What are the public cultures of Thailand and of Costa Rica, how did they take shape over time, and how do they affect the livelihood of the handicraft artisans who dwell therein? I explore these questions by first witnessing each country engage in the arts of impression management at the World's Fair; then I review how geopolitical issues and changes in the macro-economic environment further shaped the public's understanding of what it means to be Thai or Costa Rican and what types of goods and services from such culturally identified places might make the most sense to producers, exporters, and consumers.
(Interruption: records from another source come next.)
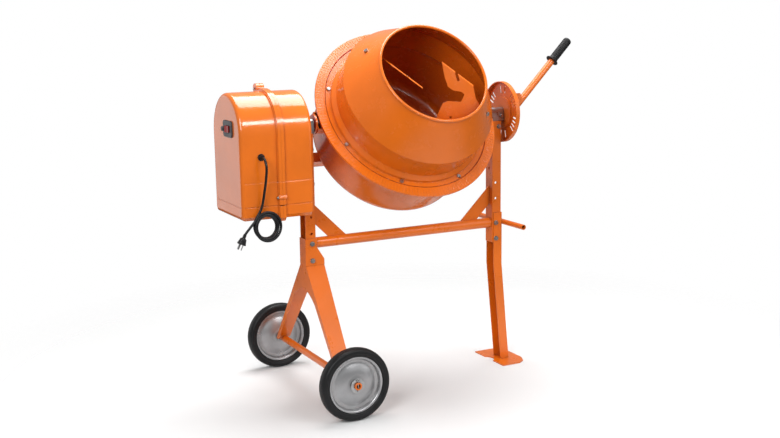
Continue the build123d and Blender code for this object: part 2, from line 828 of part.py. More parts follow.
with BuildPart() as drive_belt:
    for grow, mode in ((1.5, Mode.ADD), (-6.7, Mode.SUBTRACT)):
        with BuildSketch(Plane.YZ.offset(belt_x)):
            with Locations((0, pivot_z)):
                Circle(large_pulley_radius + grow)
            with Locations((0, motor_z)):
                Circle(small_pulley_radius + grow)
            make_hull()
        extrude(amount=5, both=True, mode=mode)
keep("drive_belt", drive_belt)

guard_outer = 36.0
guard_inner = 32.5
with BuildPart() as pinion_guard:
    with BuildSketch(Plane(origin=(mid_x - arm_in, 0, pivot_z), x_dir=drum_plane.y_dir,
                           z_dir=(1, 0, 0))):
        Circle(guard_outer)
        with Locations((0, 30)):
            Rectangle(100, 60, mode=Mode.SUBTRACT)
        with Locations((0, 8)):
            Rectangle(2 * guard_outer, 20)
    extrude(amount=40)
    with BuildSketch(Plane(origin=(mid_x - arm_in + 3, 0, pivot_z), x_dir=drum_plane.y_dir,
                           z_dir=(1, 0, 0))):
        Circle(guard_inner)
        with Locations((0, 15)):
            Rectangle(2 * guard_inner, 30)
    extrude(amount=34, mode=Mode.SUBTRACT)
    with BuildSketch(Plane.YZ.offset(mid_x - arm_in - 1)):
        with Locations((0, pivot_z)):
            Circle(12)
    extrude(amount=6, mode=Mode.SUBTRACT)
keep("pinion_guard", pinion_guard)

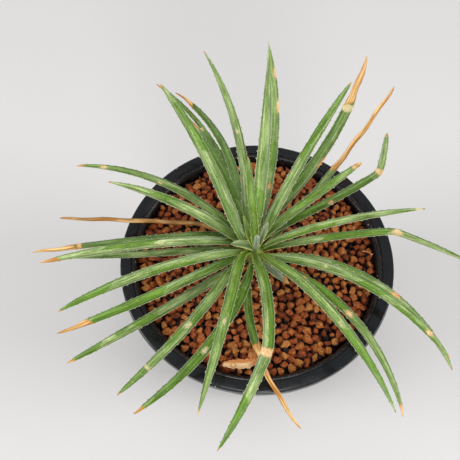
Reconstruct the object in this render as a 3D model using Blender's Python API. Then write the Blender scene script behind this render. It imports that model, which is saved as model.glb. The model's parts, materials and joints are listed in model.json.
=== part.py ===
"""Potted dyckia: a spiny rosette in a black nursery pot under fired-clay granules.

Metres, +Z up. The origin is the centre of the pot's foot on the floor. North is +Y.
"""
import math
from collections import namedtuple

import bmesh
import bpy
import numpy as np
from mathutils import Matrix, Vector
from mathutils.geometry import delaunay_2d_cdt

MM = 0.001
GAP = 0.35 * MM

# Pot: a 5 inch nursery pot, 130 mm across the lip
POT_HEIGHT = 100 * MM
LIP_RADIUS = 65 * MM
LIP_FACE = 5.2 * MM
LIP_SKIRT = 4 * MM
LIP_THICKNESS = 1.3 * MM
LIP_ROUNDING = 1.1 * MM
LIP_GROOVE = 0.4 * MM
SHOULDER_DROP = 0.7 * MM
SHOULDER_WIDTH = 1.6 * MM
SHOULDER_EDGE = 2.2 * MM
SKIRT_EDGE = 0.3 * MM
NECK_RADIUS = 58.6 * MM
WALL = 1.5 * MM
FOOT_RADIUS = 41.5 * MM
FOOT_RING = 7 * MM
FOOT_RISE = 2.5 * MM
FOOT_BEVEL = 0.8 * MM
FOOT_PAD_RADIUS = 14 * MM
FLOOR_THICKNESS = 1.6 * MM
POT_SIDES = 56
DRAIN_HOLES = 6
DRAIN_RADIUS = 3.6 * MM
DRAIN_CIRCLE = 24 * MM
DRAIN_SIDES = 12
FOOT_NOTCHES = 4
FOOT_NOTCH_WIDTH = 6 * MM
FOOT_NOTCH_HEIGHT = 1.6 * MM
OVERSHOOT = 1 * MM

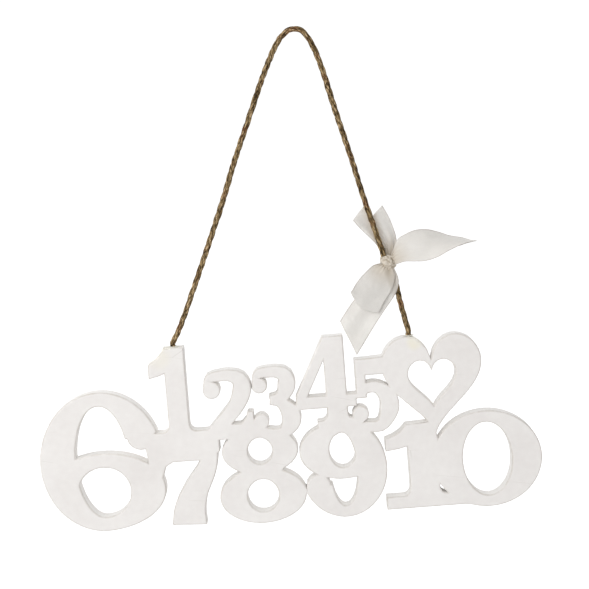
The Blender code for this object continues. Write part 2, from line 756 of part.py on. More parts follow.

My findings highlight the "non-economic" considerations that condition production and consumption in artisan economies (Colloredo-Mansfeld 2003). In other words, it is not enough to possess stocks of symbolic capital; the capitalist inherits a collective understanding (orientation) of the uses (appropriation) to which different types of symbolic capital ought to be put. It is not only that former agricultural workers are being pushed out of farm, factory, and protected government employment while being pulled into handicraft production and tourist services (Pérez Sáinz and Andrade-Eekhoff 2003), but it is also that both the workers and the capitalists "see" (sometimes subconsciously) the production of some types of cultural commodities as a means to protect cultural traditions and to validate a favorable cultural identity for the nation-state. There is a deep structure of inequality in the social statuses of different nation-states, relative statuses based on the inter-state comparison of prestige and stigma symbols. This enduring set of status perceptions orients the course of the country's economic development. These perceptions sometimes divert economic development energies away from those stocks of symbolic capital easily appropriated but socially stigmatized. At other times, these perceptions intensify the state's motivation to support material culture and to protect cultural traditions in order to promote both economic development and a favorable social identity of the nation-state.

As actors reach into their mental rag bag to account for what they make and what they sell, they find a set of enabling and disabling images: indigenous communities known for their nobility versus those known for savagery (Kyle 2003); traditional forms versus innovative designs (Wherry 2006b); regionally-specific traditions versus country-wide traditions. The groups and strategies sanctioned by the nation-state's cultural orientation create as much comparative advantage in the handicraft sector as do capital, labor, and knowledge. Therefore, to understand the success of artisans in global markets, it is not enough to think about the individual qualities of the artisans or of the particular cultural contributions of their group to world culture, one must also think about the public culture that makes the promotion of particular cultural sectors of the economy thinkable.